But fear not, a new lfs has opened, claiming to be the New Pets Inc, or rather Pets Inc Part 2. Opened almost 20 miles away at a quarter size with less than half the selection. Then again it's only been open a few weeks, but it's over 50 miles one day for me to drive there, and first impressions count: they wanted me to hold on to stock for months while they were 'close to opening.' I ended up giving away over 100 mice I had saved for them because the cost of feeding was insane, and the other animals I had set aside for them I simply sold myself.

Pets Inc was the only store anywhere who sold live black worms too.


----------



## Mostlydave (Apr 2, 2012)

chinds78 said:


> Narwhal72 said:
> 
> 
> > Another thing you could do is make a road trip and go to one of the Milwaukee or Iowa Swaps or auctions.
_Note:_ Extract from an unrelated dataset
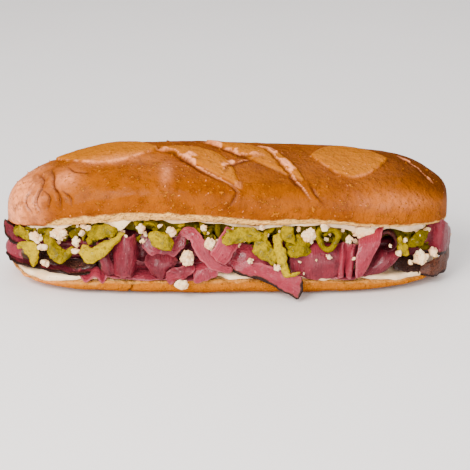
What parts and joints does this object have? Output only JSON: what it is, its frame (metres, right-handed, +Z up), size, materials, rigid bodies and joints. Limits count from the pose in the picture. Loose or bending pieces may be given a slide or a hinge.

They are probably already done for the summer but the season starts back up again in the fall. Maybe you could find some other hobbyists in your area in the same boat as you and make it a group trip. Here are some websites for more information:
> ...


I'm looking for German Blue Rams, my lfs does not carry them won't order anything in. I think a lot of the time its not a matter of not wanting to buy locally but not being able to. I'll end up ordering my GBR online and paying $15 shipping. I'd love to have somewhere local but I'm in a rural area and it's actually cheaper for me to pay $15 then to drive for hours and pay for gas.

I don't understand why anyone would buy anything from petco/petsmart except the dollar per gallon sale. I do have a petco here and the prices of everything in store are about %50 higher than there own website or anywhere else. With amazon prime it's almost always cheaper to buy dry goods online.


----------



## NeptunesNeighborhood (Apr 19, 2012)

I'm in the same boat, dry good are always cheaper online and fish with shipping online are cheaper than most the fish stores around here. Luckily the one that has reasonable prices also has quality fish, unfortunately my taste for fish seem to be on the rare side so nobody ever has them.


----------



## chinds78 (Jun 22, 2011)

Mostlydave said:


> chinds78 said:
> 
> 
> > Narwhal72 said:
> ...


I ALWAYS buy equipment and dry goods online. SO much cheaper than in the stores. My only experience ordering fish wasn't very god, but I'm going to try it again. Gotta order some new fihs when I get my 75G set up.


----------



## NickosW (Jun 28, 2012)

Went to one of my LFS yesterday, and it had a big sign on saying that it was closing down. 50% off storewide for the next month (only open for Sat and Sun for the rest of July then it's closed).

Gonna go buy up a storm!! They've got a pretty sweet selection of expensive fish, including frontosa's and duboisi.. just hope they haven't jacked their prices or someone hasn't bought them all already!


----------



## NeptunesNeighborhood (Apr 19, 2012)

get in there and negotiate a way to reserve them by maybe paying between normal and close out price. Say you just don't have room yet but you want them


----------